2022 yılına başlarken ise merkez bankaları sıkılaştırma beklentileri ve tahvil faizlerindeki yukarı eğilim korunuyor. FED’den agresif mesajların öne çıktığını görüyoruz. Para politikasında daha agresif duruşa işaret eden FED FOMC toplantı tutanakları eşliğinde tahvil faizlerinde yukarı eğilimin devam ettiğini, ABD 10 yıllık tahvil faizinin yüzde 1,80 seviyelerini Ocak 2020’den bu yana en yüksek seviyeleri test ettiğini takip ettik. 14-15 Aralık FED FOMC tutanaklarında, FED üyelerinin güçlenen ekonomi ile yüksek enflasyonun, faiz artışlarının daha önce öngörülenden erken ve daha hızlı gerçekleşmesine neden olabileceğini vurguladığını, ayrıca bazı üyelerin merkez bankası bilançosunun faiz artışlarının başlamasından kısa süre sonra daraltılmasından yana olduklarını gözlemledik. Bu doğrultuda da bazı FED üyelerinden Mart ayı faiz artırımına yönelik mesajlar da gelmeye başladı. Örneğin St. Louis FED Başkanı Bullard, enflasyonun kontrol altına alınması konusunda daha iyi bir pozisyona sahip olabilmek için Mart ayıyla birlikte faiz artırmaya başlanılabileceğini, daha sonraki faiz artırımlarının ise enflasyon gelişmelerine bağlı olarak öne çekilip ileri tarihlere ötelenebileceğini söyledi. Euro bölgesinde ise Avrupa Merkez Bankası Yönetim Konseyi Üyesi Martins Kazaks’ın enflasyon görünümünün güçlenmesi halinde adım atmakta tereddüt etmeyeceklerini söylemesi ve Euro bölgesinde enflasyon oranının Aralık ayında yüzde 5 ile rekor seviyeye yükselmesinin ardından Almanya 10 yıllık tahvil faizi, 2019’dan bu yana en yüksek seviyeye yaklaştı.

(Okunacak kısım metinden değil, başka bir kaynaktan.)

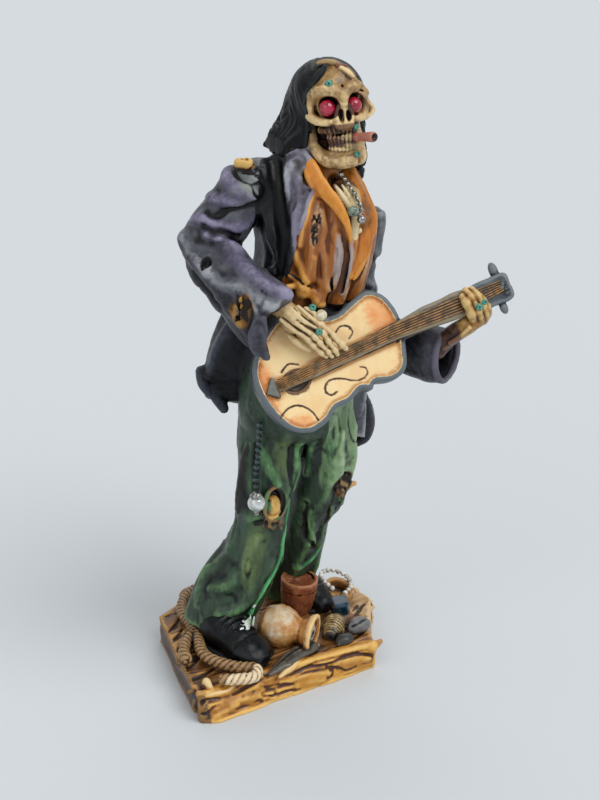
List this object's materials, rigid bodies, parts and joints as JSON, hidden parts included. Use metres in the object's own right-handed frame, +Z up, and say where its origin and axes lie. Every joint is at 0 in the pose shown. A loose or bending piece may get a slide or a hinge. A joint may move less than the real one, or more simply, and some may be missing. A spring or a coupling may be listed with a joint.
{
  "type": "skeletal guitarist figurine",
  "caption": "Cast resin figurine of a long-haired skeletal rocker in a worn coat, playing a guitar on a driftwood base with rope, jug and barrel.",
  "frame": {"origin": "under the driftwood base, on its flat underside, below the figure", "axes": "+Z up, the figure faces -Y and its right side is -X"},
  "size_m": [0.1495, 0.124, 0.2975],
  "materials": {
    "painted_resin": "hand-painted cast resin with dark wash and worn highlights",
    "guitar_resin": "painted cast resin, satin varnish",
    "red_bead": "polished",
    "turquoise": "polished stone look",
    "pearl": "pearl lustre",
    "silver_bead": "tarnished silver",
    "dark_bead": "dark teal glass look, silver end bead",
    "white_bead": "satin",
    "dark_crystal": "polished"
  },
  "bodies": {
    "root": {"figure": "painted_resin", "guitar": "guitar_resin", "eye_bead_right": "red_bead", "eye_bead_left": "red_bead", "brow_bead": "turquoise", "lip_bead": "turquoise", "chin_bead": "turquoise", "right_hand_bead": "turquoise", "right_hand_low_bead": "turquoise", "hand_pearl": "pearl", "left_hand_bead": "turquoise", "left_hand_side_bead": "turquoise", "necklace": "silver_bead", "pocket_chain": "dark_bead", "bead_string": "white_bead", "crystal": "dark_crystal"}
  },
  "joints": []
}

FED bu yıl istihdam gelişmelerinden ziyade daha çok enflasyona odaklı bir tutum sergiliyor. Hatırlanacağı üzere FED 14-15 Aralık toplantısında varlık alım azaltımlarını hızlandırmış, enflasyona karşı daha agresif bir tutum sergilemişti. Toplantıda piyasa beklentilerine paralel yönde FED varlık alım azaltımlarını hızlandırma ve Mart ayında alımları sonlandırma kararı alırken, FED üyelerinin faiz beklentilerinde ise yukarı revizyonlar vardı. FED Başkanı Jerome Powell ise basın toplantısında ekonomik büyümeyi rayında tutma ve maksimum istihdam hedeflerine yönelik en büyük tehdidin enflasyon olduğu sinyalini vermişti. Powell’ın “Maksimum istihdama geri dönmemize yönelik iki büyük tehditten biri yüksek enflasyon” ifadeleri ön plandaydı.
Dolayısıyla yılın ilk yarısında yüksek kalmaya devam edecek enflasyon ile birlikte toparlanan istihdam görünümünün daha erken faiz artırımı beklentilerine destek olabileceğini ve FED’in 26 Ocak toplantısında faiz artırım zamanlamasına yönelik sinyaller verebileceğini düşünüyoruz. FED FOMC toplantı tutanakları ve Cuma günü açıklanan tarım dışı istihdam verisi ardından Mart ayı faiz artırımı beklentilerinin güçlendiğini takip ettik. Vadeli kontratlara göre piyasa beklentileri, FED’in faiz oranlarını yüzde 80 ihtimalle Mart ayında artırmaya başlamasını bekliyor. Bu doğrultuda da FED’in faiz artırımlarına başlamasının ardından muhtemelen yılın ikinci veya üçüncü çeyreğinde geçmişte yaptığı gibi piyasada oluşmasını beklediğimiz türbülans neticesinde faiz artırımlarına son vereceğini piyasalara sinyallemesini bekliyoruz.